Mr. Lopate, who has written profiles of architecture critic Ada Louise Huxtable as well as numerous essays about Robert Moses, the AIA Guide, and other topics for City, calls those sorts of articles “urban sketches.” He said that he and Mr. Beller, who has a Web site devoted to the genre, had once fantasized about putting together an anthology.
“The urban sketches are a noble form which has a long relationship to newspapers,” Mr. Lopate said. “Connie was recruiting writers to stretch out and do things which were reflective. Of course, newspapers have very little room for that. They used to have much more room for it.” In the past a writer like George Plimpton could dash off a Talk of the Town about a man talking to himself on an imaginary cellular phone for The New Yorker, but good luck getting something like that in print today.
“I think that writers of any age who are into quirky, slice-of-life pieces that used to run a lot more in Talk of the Town and still do occasionally, it kind of was the only game in town,” said Jetpack Dreams author and City contributor Mac Montandon. “For a lot of people it was the first section of The Times they wrote for. For younger journalists, it’s a huge loss.”
In her Talk to the Newsroom chat, Ms. Rosenblum addressed those young journalists, saying, “We rely largely on a small (half a dozen at the peak) group of young or youngesh [sic] journalists, many of them not long out of journalism school, who have an interest in writing about city affairs and don’t mind the ups and downs of the freelance life.”
When the redesigned Sunday Metro section hits newsstands May 24, we’ll see how much room is left for those writers and their work in The New York Times. Mr. Beller is hopeful that some of Ms. Rosenblum’s formula will continue to find a home. “I think the importance of the City section is not that it’s a stand-alone section but that it had an editorial mission distinct from the paper,” said Mr. Beller, who’s written about everything from lost gloves to his apartment for the section. “It’s not about coverage, it’s about the kind of pieces they ran.”

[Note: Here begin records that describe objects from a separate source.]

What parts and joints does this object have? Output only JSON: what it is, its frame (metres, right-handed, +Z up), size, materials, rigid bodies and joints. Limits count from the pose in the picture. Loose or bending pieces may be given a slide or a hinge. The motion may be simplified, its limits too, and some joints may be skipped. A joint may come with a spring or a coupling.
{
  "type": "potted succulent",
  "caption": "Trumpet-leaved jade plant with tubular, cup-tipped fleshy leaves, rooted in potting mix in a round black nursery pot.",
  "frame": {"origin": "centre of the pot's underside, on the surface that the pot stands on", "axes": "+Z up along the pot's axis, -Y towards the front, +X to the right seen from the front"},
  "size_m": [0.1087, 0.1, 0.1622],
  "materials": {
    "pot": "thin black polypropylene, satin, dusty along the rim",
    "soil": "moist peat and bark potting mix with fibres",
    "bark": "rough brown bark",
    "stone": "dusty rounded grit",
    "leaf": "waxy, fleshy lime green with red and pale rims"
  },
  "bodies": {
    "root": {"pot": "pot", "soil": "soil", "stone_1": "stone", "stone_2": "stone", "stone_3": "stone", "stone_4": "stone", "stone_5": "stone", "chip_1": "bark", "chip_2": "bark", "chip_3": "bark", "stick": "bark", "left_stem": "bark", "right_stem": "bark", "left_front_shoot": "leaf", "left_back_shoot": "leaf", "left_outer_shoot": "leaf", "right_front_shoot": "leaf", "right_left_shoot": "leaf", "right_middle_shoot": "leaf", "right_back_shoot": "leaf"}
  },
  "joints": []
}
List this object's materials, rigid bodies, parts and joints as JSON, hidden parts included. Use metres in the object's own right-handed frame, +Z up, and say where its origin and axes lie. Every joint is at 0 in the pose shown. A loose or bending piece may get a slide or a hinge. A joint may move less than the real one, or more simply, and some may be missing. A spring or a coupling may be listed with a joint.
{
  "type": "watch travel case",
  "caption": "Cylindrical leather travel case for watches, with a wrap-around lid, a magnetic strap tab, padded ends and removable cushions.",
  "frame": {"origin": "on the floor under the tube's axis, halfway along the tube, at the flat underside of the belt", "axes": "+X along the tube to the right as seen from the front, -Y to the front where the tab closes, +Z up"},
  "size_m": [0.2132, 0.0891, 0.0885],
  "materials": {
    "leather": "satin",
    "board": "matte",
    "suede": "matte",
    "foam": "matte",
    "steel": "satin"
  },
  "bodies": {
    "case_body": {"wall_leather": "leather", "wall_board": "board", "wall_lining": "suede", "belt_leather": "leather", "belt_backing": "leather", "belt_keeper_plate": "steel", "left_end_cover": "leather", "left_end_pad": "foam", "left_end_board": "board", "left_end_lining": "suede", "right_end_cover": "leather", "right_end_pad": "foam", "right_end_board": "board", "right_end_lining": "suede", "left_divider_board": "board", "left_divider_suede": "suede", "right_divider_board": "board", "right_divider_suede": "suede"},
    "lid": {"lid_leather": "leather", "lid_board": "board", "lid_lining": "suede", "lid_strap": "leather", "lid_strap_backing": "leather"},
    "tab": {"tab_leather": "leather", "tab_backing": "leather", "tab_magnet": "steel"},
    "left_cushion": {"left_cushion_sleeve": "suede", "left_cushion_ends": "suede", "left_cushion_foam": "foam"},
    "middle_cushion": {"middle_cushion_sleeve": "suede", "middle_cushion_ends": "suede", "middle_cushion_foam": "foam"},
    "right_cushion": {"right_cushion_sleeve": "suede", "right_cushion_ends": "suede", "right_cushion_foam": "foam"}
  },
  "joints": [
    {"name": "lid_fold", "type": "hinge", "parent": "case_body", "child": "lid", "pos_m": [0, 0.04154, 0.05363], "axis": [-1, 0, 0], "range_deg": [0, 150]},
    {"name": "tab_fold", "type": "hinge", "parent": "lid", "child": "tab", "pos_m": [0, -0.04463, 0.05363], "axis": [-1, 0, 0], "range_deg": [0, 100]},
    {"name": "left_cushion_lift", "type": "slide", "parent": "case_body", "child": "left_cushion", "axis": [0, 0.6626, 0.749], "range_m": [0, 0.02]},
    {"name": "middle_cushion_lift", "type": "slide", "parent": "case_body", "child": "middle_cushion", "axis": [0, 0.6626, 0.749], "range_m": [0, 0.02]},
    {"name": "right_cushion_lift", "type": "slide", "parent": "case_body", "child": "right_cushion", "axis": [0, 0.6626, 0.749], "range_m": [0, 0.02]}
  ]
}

“Its not The Southern Oracle,” Ms. Crosley—who’s written several of the New York Observed essays—emailed from Paris, referring to the last-chance entry from the children’s film The Neverending Story. “There are other ways in. But the City’s seat within The Times mimicked the very beat it covered. [I]t always maintained a neighborhood vibe.”
“Who wouldn’t be sad to see that go?” she asked. “It’s like watching your favorite building get torn down.”